Exercise brief: The data below must be copied in full and without any change.

Data excerpt:
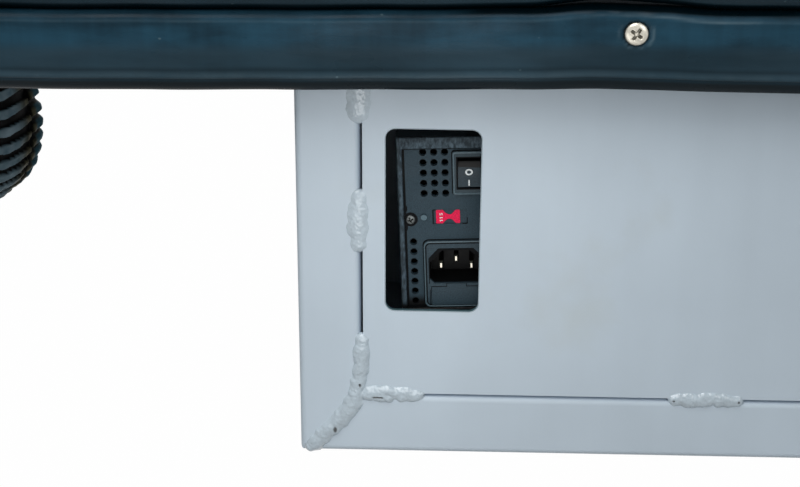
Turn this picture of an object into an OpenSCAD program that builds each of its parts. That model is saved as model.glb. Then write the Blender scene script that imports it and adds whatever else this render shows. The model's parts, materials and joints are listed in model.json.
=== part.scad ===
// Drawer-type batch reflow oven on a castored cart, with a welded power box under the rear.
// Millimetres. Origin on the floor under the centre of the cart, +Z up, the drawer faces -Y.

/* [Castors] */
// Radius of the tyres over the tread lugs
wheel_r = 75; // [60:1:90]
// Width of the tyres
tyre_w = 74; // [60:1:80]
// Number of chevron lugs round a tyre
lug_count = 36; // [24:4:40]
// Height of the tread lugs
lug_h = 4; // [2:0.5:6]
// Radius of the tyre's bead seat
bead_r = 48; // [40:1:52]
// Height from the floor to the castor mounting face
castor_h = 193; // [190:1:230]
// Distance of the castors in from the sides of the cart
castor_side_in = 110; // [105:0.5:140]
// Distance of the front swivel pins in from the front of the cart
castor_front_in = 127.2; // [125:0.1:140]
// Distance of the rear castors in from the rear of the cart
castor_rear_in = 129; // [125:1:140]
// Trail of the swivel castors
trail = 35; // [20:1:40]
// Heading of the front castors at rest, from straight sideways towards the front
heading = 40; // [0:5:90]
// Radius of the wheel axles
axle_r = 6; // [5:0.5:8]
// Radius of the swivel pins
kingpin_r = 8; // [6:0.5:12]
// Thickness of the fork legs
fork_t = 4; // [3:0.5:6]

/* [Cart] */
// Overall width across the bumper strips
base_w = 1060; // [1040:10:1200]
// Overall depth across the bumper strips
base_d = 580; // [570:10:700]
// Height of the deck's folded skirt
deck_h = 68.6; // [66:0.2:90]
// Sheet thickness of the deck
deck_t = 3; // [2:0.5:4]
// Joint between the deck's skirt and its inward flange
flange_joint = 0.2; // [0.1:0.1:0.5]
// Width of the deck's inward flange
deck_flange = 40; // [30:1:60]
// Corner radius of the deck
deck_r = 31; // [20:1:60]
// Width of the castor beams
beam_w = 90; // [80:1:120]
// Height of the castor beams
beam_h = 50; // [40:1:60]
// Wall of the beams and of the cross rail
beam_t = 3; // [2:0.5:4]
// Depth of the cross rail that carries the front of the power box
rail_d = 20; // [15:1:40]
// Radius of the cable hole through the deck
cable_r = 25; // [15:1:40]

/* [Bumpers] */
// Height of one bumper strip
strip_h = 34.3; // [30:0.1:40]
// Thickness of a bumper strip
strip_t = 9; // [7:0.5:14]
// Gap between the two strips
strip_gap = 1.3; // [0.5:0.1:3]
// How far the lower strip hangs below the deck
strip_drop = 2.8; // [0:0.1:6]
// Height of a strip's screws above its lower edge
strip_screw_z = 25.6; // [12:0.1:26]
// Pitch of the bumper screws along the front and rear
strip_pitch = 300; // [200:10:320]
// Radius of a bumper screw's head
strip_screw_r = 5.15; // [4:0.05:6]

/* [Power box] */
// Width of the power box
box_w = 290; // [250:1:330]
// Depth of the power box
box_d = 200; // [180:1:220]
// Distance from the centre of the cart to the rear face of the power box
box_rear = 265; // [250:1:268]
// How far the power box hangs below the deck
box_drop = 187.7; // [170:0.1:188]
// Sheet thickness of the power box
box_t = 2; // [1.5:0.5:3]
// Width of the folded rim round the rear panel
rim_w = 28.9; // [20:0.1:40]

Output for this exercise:
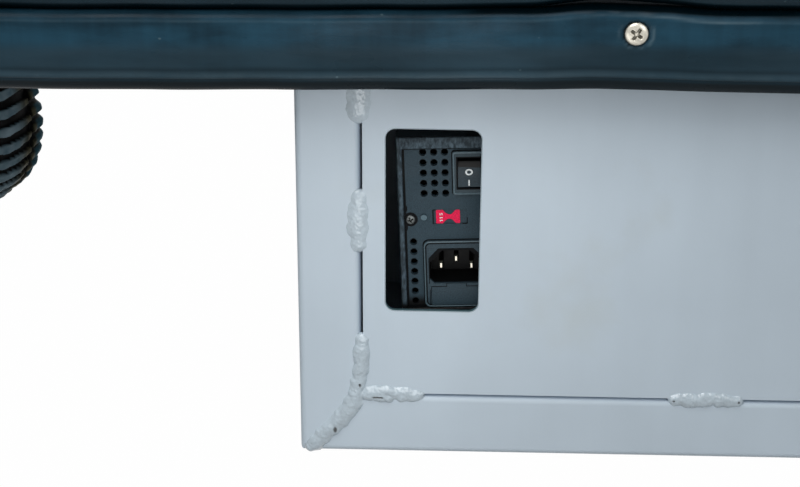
Turn this picture of an object into an OpenSCAD program that builds each of its parts. That model is saved as model.glb. Then write the Blender scene script that imports it and adds whatever else this render shows. The model's parts, materials and joints are listed in model.json.
=== part.scad ===
// Drawer-type batch reflow oven on a castored cart, with a welded power box under the rear.
// Millimetres. Origin on the floor under the centre of the cart, +Z up, the drawer faces -Y.

/* [Castors] */
// Radius of the tyres over the tread lugs
wheel_r = 75; // [60:1:90]
// Width of the tyres
tyre_w = 74; // [60:1:80]
// Number of chevron lugs round a tyre
lug_count = 36; // [24:4:40]
// Height of the tread lugs
lug_h = 4; // [2:0.5:6]
// Radius of the tyre's bead seat
bead_r = 48; // [40:1:52]
// Height from the floor to the castor mounting face
castor_h = 193; // [190:1:230]
// Distance of the castors in from the sides of the cart
castor_side_in = 110; // [105:0.5:140]
// Distance of the front swivel pins in from the front of the cart
castor_front_in = 127.2; // [125:0.1:140]
// Distance of the rear castors in from the rear of the cart
castor_rear_in = 129; // [125:1:140]
// Trail of the swivel castors
trail = 35; // [20:1:40]
// Heading of the front castors at rest, from straight sideways towards the front
heading = 40; // [0:5:90]
// Radius of the wheel axles
axle_r = 6; // [5:0.5:8]
// Radius of the swivel pins
kingpin_r = 8; // [6:0.5:12]
// Thickness of the fork legs
fork_t = 4; // [3:0.5:6]

/* [Cart] */
// Overall width across the bumper strips
base_w = 1060; // [1040:10:1200]
// Overall depth across the bumper strips
base_d = 580; // [570:10:700]
// Height of the deck's folded skirt
deck_h = 68.6; // [66:0.2:90]
// Sheet thickness of the deck
deck_t = 3; // [2:0.5:4]
// Joint between the deck's skirt and its inward flange
flange_joint = 0.2; // [0.1:0.1:0.5]
// Width of the deck's inward flange
deck_flange = 40; // [30:1:60]
// Corner radius of the deck
deck_r = 31; // [20:1:60]
// Width of the castor beams
beam_w = 90; // [80:1:120]
// Height of the castor beams
beam_h = 50; // [40:1:60]
// Wall of the beams and of the cross rail
beam_t = 3; // [2:0.5:4]
// Depth of the cross rail that carries the front of the power box
rail_d = 20; // [15:1:40]
// Radius of the cable hole through the deck
cable_r = 25; // [15:1:40]

/* [Bumpers] */
// Height of one bumper strip
strip_h = 34.3; // [30:0.1:40]
// Thickness of a bumper strip
strip_t = 9; // [7:0.5:14]
// Gap between the two strips
strip_gap = 1.3; // [0.5:0.1:3]
// How far the lower strip hangs below the deck
strip_drop = 2.8; // [0:0.1:6]
// Height of a strip's screws above its lower edge
strip_screw_z = 25.6; // [12:0.1:26]
// Pitch of the bumper screws along the front and rear
strip_pitch = 300; // [200:10:320]
// Radius of a bumper screw's head
strip_screw_r = 5.15; // [4:0.05:6]

/* [Power box] */
// Width of the power box
box_w = 290; // [250:1:330]
// Depth of the power box
box_d = 200; // [180:1:220]
// Distance from the centre of the cart to the rear face of the power box
box_rear = 265; // [250:1:268]
// How far the power box hangs below the deck
box_drop = 187.7; // [170:0.1:188]
// Sheet thickness of the power box
box_t = 2; // [1.5:0.5:3]
// Width of the folded rim round the rear panel
rim_w = 28.9; // [20:0.1:40]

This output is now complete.